Task requirements: Extract the complete listing and output it unchanged.

Available data:
-----
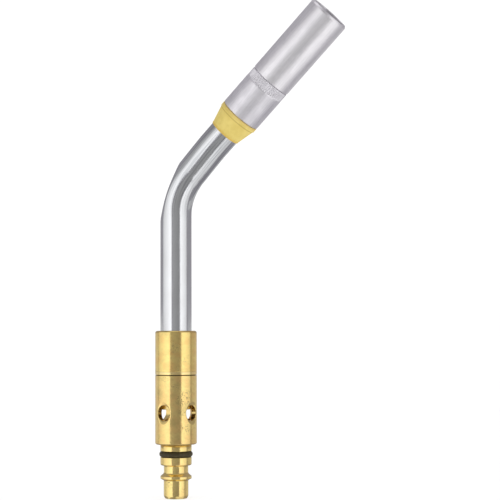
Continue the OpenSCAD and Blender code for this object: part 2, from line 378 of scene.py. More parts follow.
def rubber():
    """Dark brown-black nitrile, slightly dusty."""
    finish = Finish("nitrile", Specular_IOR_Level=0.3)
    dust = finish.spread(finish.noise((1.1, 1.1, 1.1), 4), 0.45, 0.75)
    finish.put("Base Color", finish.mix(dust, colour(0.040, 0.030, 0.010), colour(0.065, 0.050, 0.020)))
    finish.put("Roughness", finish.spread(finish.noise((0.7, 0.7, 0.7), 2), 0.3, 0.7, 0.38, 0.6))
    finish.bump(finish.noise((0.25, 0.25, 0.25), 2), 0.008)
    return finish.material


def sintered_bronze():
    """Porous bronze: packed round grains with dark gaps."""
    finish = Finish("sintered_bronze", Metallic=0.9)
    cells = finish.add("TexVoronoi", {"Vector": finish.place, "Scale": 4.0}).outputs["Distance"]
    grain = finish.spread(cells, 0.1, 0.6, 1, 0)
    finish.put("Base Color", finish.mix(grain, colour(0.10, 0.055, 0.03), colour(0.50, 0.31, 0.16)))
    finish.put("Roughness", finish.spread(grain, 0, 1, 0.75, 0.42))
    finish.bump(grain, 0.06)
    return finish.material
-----
Complete response:
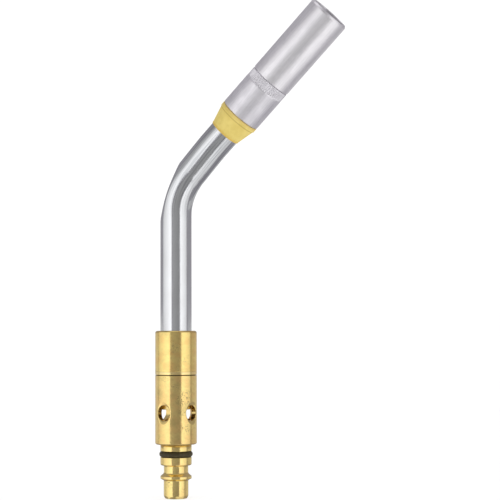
Continue the OpenSCAD and Blender code for this object: part 2, from line 378 of scene.py. More parts follow.
def rubber():
    """Dark brown-black nitrile, slightly dusty."""
    finish = Finish("nitrile", Specular_IOR_Level=0.3)
    dust = finish.spread(finish.noise((1.1, 1.1, 1.1), 4), 0.45, 0.75)
    finish.put("Base Color", finish.mix(dust, colour(0.040, 0.030, 0.010), colour(0.065, 0.050, 0.020)))
    finish.put("Roughness", finish.spread(finish.noise((0.7, 0.7, 0.7), 2), 0.3, 0.7, 0.38, 0.6))
    finish.bump(finish.noise((0.25, 0.25, 0.25), 2), 0.008)
    return finish.material


def sintered_bronze():
    """Porous bronze: packed round grains with dark gaps."""
    finish = Finish("sintered_bronze", Metallic=0.9)
    cells = finish.add("TexVoronoi", {"Vector": finish.place, "Scale": 4.0}).outputs["Distance"]
    grain = finish.spread(cells, 0.1, 0.6, 1, 0)
    finish.put("Base Color", finish.mix(grain, colour(0.10, 0.055, 0.03), colour(0.50, 0.31, 0.16)))
    finish.put("Roughness", finish.spread(grain, 0, 1, 0.75, 0.42))
    finish.bump(grain, 0.06)
    return finish.material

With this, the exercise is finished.